I'm all ears. What advice would you offer?
You think this approach will drive women away? Convince them you are a jerk? It's just the opposite, my friend.
Tell her she's beautiful and she's just going to think: "Yeah, right. I know what this guy wants. What a loser. Maybe I can get him to buy me things for a while." ;)
Convince them you are a jerk...Has this approach worked well for you?
Let's just say women don't think I'm a jerk. ;)
Go get em killer.
BTW nice pic on your profile page.
It is a pretty simple language actually, at least Tagalog, Cebuano, and similar are. Others, like Ilicano are tougher. There are many languages and dialects, some of which are quite divergent. My skills have actually more or less rusted away at this point.
One thing that makes Tagalog easy to learn is that many of the words they use are Spanish transliterated into their alphabet/soundset.

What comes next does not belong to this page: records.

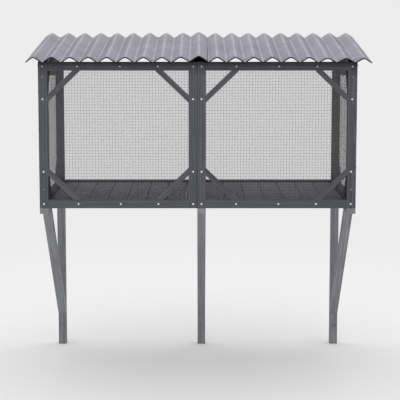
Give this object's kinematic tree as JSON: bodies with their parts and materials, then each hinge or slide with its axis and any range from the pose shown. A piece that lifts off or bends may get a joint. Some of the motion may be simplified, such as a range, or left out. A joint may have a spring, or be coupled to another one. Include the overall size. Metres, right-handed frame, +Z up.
{
  "type": "rabbit hutch",
  "caption": "Raised outdoor pet enclosure for a wall: bolted timber frames with wire mesh and corner braces, boarded floor, open back, corrugated lean-to roof and timber brackets.",
  "frame": {"origin": "on the ground under the middle of the bounding box", "axes": "+Z up, +X to the object's left as it faces the viewer (the viewer's right), the front faces -Y, the wall is on the +Y side"},
  "size_m": [1.508, 0.8286, 1.5575],
  "materials": {
    "stained_timber": "dark anthracite stain, matt",
    "weathered_timber": "dry, weathered grey stain",
    "pine": "unpainted pine, slightly weathered",
    "roofing": "grey corrugated sheet, satin",
    "wire_mesh": "welded galvanised wire",
    "steel": "zinc plated"
  },
  "bodies": {
    "root": {"bracket_arm_centre": "weathered_timber", "bracket_arm_left": "weathered_timber", "bracket_arm_right": "weathered_timber", "bracket_leg_centre": "weathered_timber", "bracket_leg_left": "weathered_timber", "bracket_leg_right": "weathered_timber", "bracket_strut_centre": "weathered_timber", "bracket_strut_left": "weathered_timber", "bracket_strut_right": "weathered_timber", "centre_rafter_left": "stained_timber", "centre_rafter_right": "stained_timber", "floor_deck": "stained_timber", "floor_ledger_front": "stained_timber", "floor_ledger_rear": "stained_timber", "front_left_brace_bottom_inner": "stained_timber", "front_left_brace_bottom_outer": "stained_timber", "front_left_brace_top_inner": "stained_timber", "front_left_brace_top_outer": "stained_timber", "front_left_mesh": "wire_mesh", "front_left_rail_bottom": "stained_timber", "front_left_rail_top": "stained_timber", "front_left_stile_inner": "stained_timber", "front_left_stile_outer": "stained_timber", "front_right_brace_bottom_inner": "stained_timber", "front_right_brace_bottom_outer": "stained_timber", "front_right_brace_top_inner": "stained_timber", "front_right_brace_top_outer": "stained_timber", "front_right_mesh": "wire_mesh", "front_right_rail_bottom": "stained_timber", "front_right_rail_top": "stained_timber", "front_right_stile_inner": "stained_timber", "front_right_stile_outer": "stained_timber", "rear_centre_post": "stained_timber", "rear_rail_bottom": "stained_timber", "rear_rail_top": "stained_timber", "roof_sheet_left": "roofing", "roof_sheet_right": "roofing", "side_left_brace_bottom_front": "stained_timber", "side_left_brace_bottom_rear": "stained_timber", "side_left_brace_top_front": "stained_timber", "side_left_brace_top_rear": "stained_timber", "side_left_mesh": "wire_mesh", "side_left_rail_bottom": "stained_timber", "side_left_rail_top": "stained_timber", "side_left_stile_front": "stained_timber", "side_left_stile_rear": "stained_timber", "side_right_brace_bottom_front": "stained_timber", "side_right_brace_bottom_rear": "stained_timber", "side_right_brace_top_front": "stained_timber", "side_right_brace_top_rear": "stained_timber", "side_right_mesh": "wire_mesh", "side_right_rail_bottom": "stained_timber", "side_right_rail_top": "stained_timber", "side_right_stile_front": "stained_timber", "side_right_stile_rear": "stained_timber", "wall_anchor_centre": "steel", "wall_anchor_left": "steel", "wall_anchor_right": "steel", "wall_cleat_left": "pine", "wall_cleat_right": "pine"}
  },
  "joints": []
}
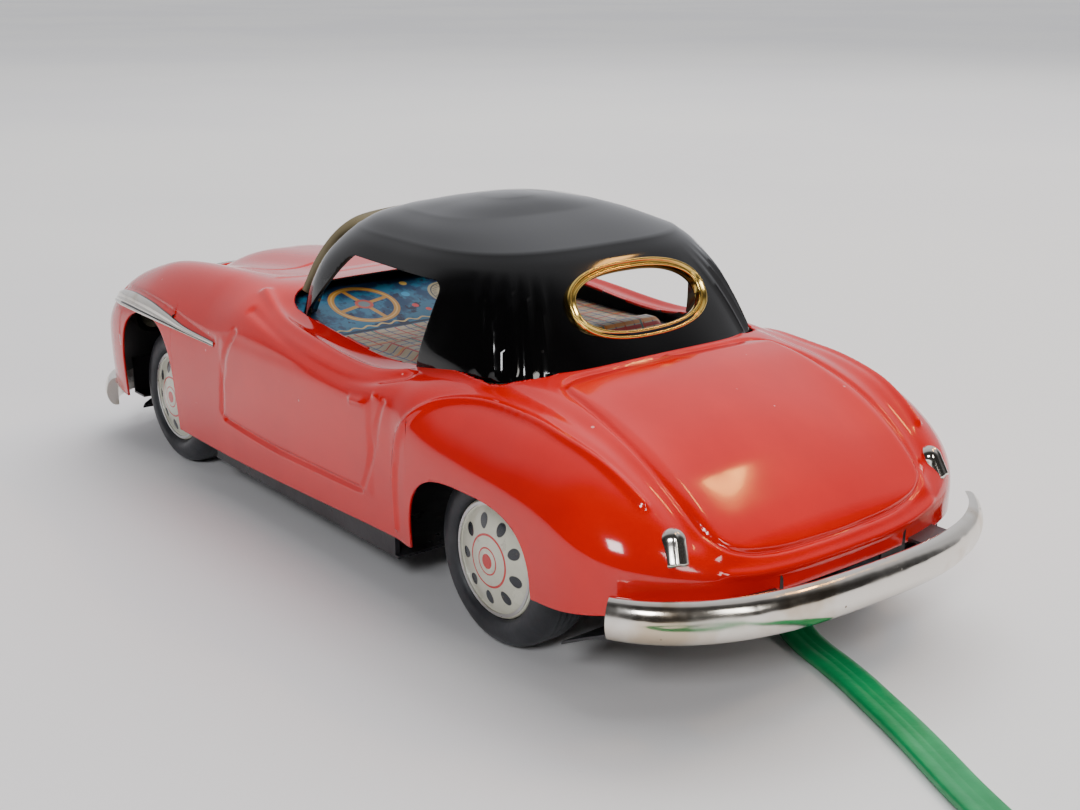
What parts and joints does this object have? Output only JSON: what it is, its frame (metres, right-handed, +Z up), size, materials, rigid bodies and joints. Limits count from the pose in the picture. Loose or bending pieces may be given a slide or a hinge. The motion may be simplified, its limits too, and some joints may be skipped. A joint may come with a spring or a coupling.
{
  "type": "toy roadster",
  "caption": "Pressed tinplate toy roadster with hard top, geared electric drive on the rear axle, swivelling front axle and trailing flat control cable.",
  "frame": {"origin": "on the ground under the middle of the car, between the wheels and midway between the bumpers, with the cable left out", "axes": "+X forward, +Y to the car's left, +Z up"},
  "size_m": [0.3105, 0.1477, 0.067],
  "materials": {
    "red_enamel": "gloss",
    "black_enamel": "gloss",
    "brass_trim": "polished",
    "litho_interior": "satin",
    "chrome_trim": "polished",
    "dark_steel": "satin",
    "lamp_lens": "clear",
    "bright_steel": "satin",
    "brass_parts": "satin",
    "gear_nylon": "satin",
    "magnet_black": "matt",
    "cap_plastic": "satin",
    "wheel_cream": "gloss",
    "tyre_rubber": "matt",
    "black_rubber": "matt",
    "green_vinyl": "gloss"
  },
  "bodies": {
    "chassis": {"body_shell": "red_enamel", "roof_shell": "black_enamel", "rear_window_rim": "brass_trim", "windshield_frame": "brass_trim", "base_plate": "black_enamel", "interior_tray": "litho_interior", "seat_pressing": "litho_interior", "rear_bumper": "chrome_trim", "front_bumper": "chrome_trim", "bumper_straps": "dark_steel", "tail_light_left": "chrome_trim", "tail_light_right": "chrome_trim", "headlight_ring_left": "chrome_trim", "headlight_ring_right": "chrome_trim", "headlight_lens_left": "lamp_lens", "headlight_lens_right": "lamp_lens", "grille_frame": "chrome_trim", "grille_mesh": "chrome_trim", "fender_flash_left": "chrome_trim", "fender_flash_right": "chrome_trim", "body_tabs": "red_enamel", "gearbox_plate_left": "bright_steel", "gearbox_plate_right": "bright_steel", "gearbox_pillars": "brass_parts", "idler_stud": "bright_steel", "motor_can": "bright_steel", "motor_magnets": "magnet_black", "motor_end_cap": "cap_plastic", "steering_rivet": "bright_steel", "motor_leads": "green_vinyl", "cable_grommet": "black_rubber", "control_cable": "green_vinyl", "cable_coil": "green_vinyl", "cable_tail": "green_vinyl", "cable_plug": "cap_plastic"},
    "rear_wheels": {"rear_axle": "bright_steel", "axle_gear": "gear_nylon", "rear_wheel_hubs": "bright_steel", "rear_disc_left": "wheel_cream", "rear_disc_right": "wheel_cream", "rear_tyre_left": "tyre_rubber", "rear_tyre_right": "tyre_rubber"},
    "idler": {"idler_gear": "gear_nylon"},
    "armature": {"motor_armature": "bright_steel", "motor_shaft": "bright_steel", "motor_pinion": "brass_parts"},
    "steering": {"steering_beam": "dark_steel"},
    "front_wheels": {"front_axle": "bright_steel", "front_wheel_hubs": "bright_steel", "front_disc_left": "wheel_cream", "front_disc_right": "wheel_cream", "front_tyre_left": "tyre_rubber", "front_tyre_right": "tyre_rubber"}
  },
  "joints": [
    {"name": "rear_axle_spin", "type": "hinge", "parent": "chassis", "child": "rear_wheels", "pos_m": [-0.0555, 0, 0.0154], "axis": [0, 1, 0], "continuous": true},
    {"name": "idler_spin", "type": "hinge", "parent": "chassis", "child": "idler", "pos_m": [-0.04822, 0, 0.02151], "axis": [0, 1, 0], "continuous": true},
    {"name": "motor_spin", "type": "hinge", "parent": "chassis", "child": "armature", "pos_m": [-0.03951, 0, 0.02227], "axis": [0, 1, 0], "continuous": true},
    {"name": "steering_turn", "type": "hinge", "parent": "chassis", "child": "steering", "pos_m": [0.0645, 0, 0.0079], "axis": [0, 0, 1], "range_deg": [-12, 12]},
    {"name": "front_axle_spin", "type": "hinge", "parent": "steering", "child": "front_wheels", "pos_m": [0.0645, 0, 0.0154], "axis": [0, 1, 0], "continuous": true}
  ],
  "couplings": [
    {"joint": "idler_spin", "follows": "rear_axle_spin", "ratio": -2.1667},
    {"joint": "motor_spin", "follows": "rear_axle_spin", "ratio": 6.2593}
  ]
}
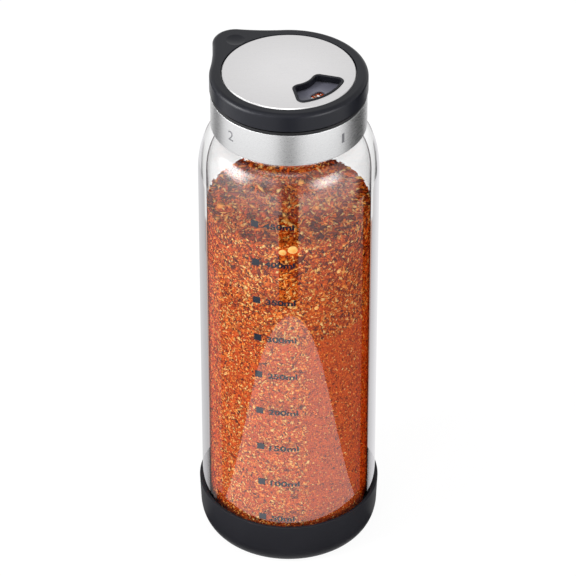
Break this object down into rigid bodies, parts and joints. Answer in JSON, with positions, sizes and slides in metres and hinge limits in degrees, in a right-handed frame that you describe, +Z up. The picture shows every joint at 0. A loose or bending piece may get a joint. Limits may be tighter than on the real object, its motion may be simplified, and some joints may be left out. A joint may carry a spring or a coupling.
{
  "type": "spice shaker jar",
  "caption": "Tall glass spice jar with a rubber boot, a screw-on steel-banded lid and a turning cap that picks between a pour slot and sprinkle holes.",
  "frame": {"origin": "on the jar's axis, at the foot ring of the rubber boot", "axes": "+Z up the jar's axis; -Y is the front, where the graduations are; the pour place is at the front right and the sprinkle place at the front left"},
  "size_m": [0.0693, 0.0692, 0.2059],
  "materials": {
    "boot_rubber": "matt moulded silicone",
    "clear_glass": "clear, polished",
    "chili_flakes": "dry flakes and seeds",
    "gasket_silicone": "soft moulded silicone",
    "black_plastic": "fine moulded",
    "band_steel": "brushed round the band",
    "sifter_plastic": "smooth moulded",
    "cap_plastic": "fine moulded, matt",
    "disc_steel": "fine satin",
    "plain_steel": "plain stainless"
  },
  "bodies": {
    "jar": {"base_boot": "boot_rubber", "jar_glass": "clear_glass", "spice_fill": "chili_flakes"},
    "riser": {"rim_gasket": "gasket_silicone"},
    "lid": {"lid_core": "black_plastic", "lid_band": "band_steel", "sifter_plate": "sifter_plastic"},
    "cap": {"turn_cap": "cap_plastic", "cap_disc": "disc_steel", "window_seal": "gasket_silicone", "pivot_screw": "plain_steel", "flat_washer": "plain_steel", "wave_washer": "plain_steel"}
  },
  "joints": [
    {"name": "lid_rise", "type": "slide", "parent": "jar", "child": "riser", "axis": [0, 0, 1], "range_m": [0, 0.012]},
    {"name": "lid_turn", "type": "hinge", "parent": "riser", "child": "lid", "pos_m": [0, 0, 0.19], "axis": [0, 0, 1], "range_deg": [0, 1080]},
    {"name": "cap_turn", "type": "hinge", "parent": "lid", "child": "cap", "pos_m": [0, 0, 0.2], "axis": [0, 0, 1], "continuous": true}
  ],
  "couplings": [
    {"joint": "lid_rise", "follows": "lid_turn", "m_per_rad": 0.0006366}
  ]
}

I discovered very early on that if I was reading a Tagalog word that I did not know that was not obviously pure Tagalog, I would try to map the sound of it to Spanish in my head to determine its meaning. This works far more often than you think it would. I don't really know much Spanish, but I knew enough that I bridged a lot of gaps with it. The structure and form is not Spanish, but many of the words in the language were taken from Spanish.
I laughed out loud when I read that. That is exactly what my husband did with me and it worked wonderfully. He was never mean or arrogant, just playful. And I responded in kind. And we still do it now.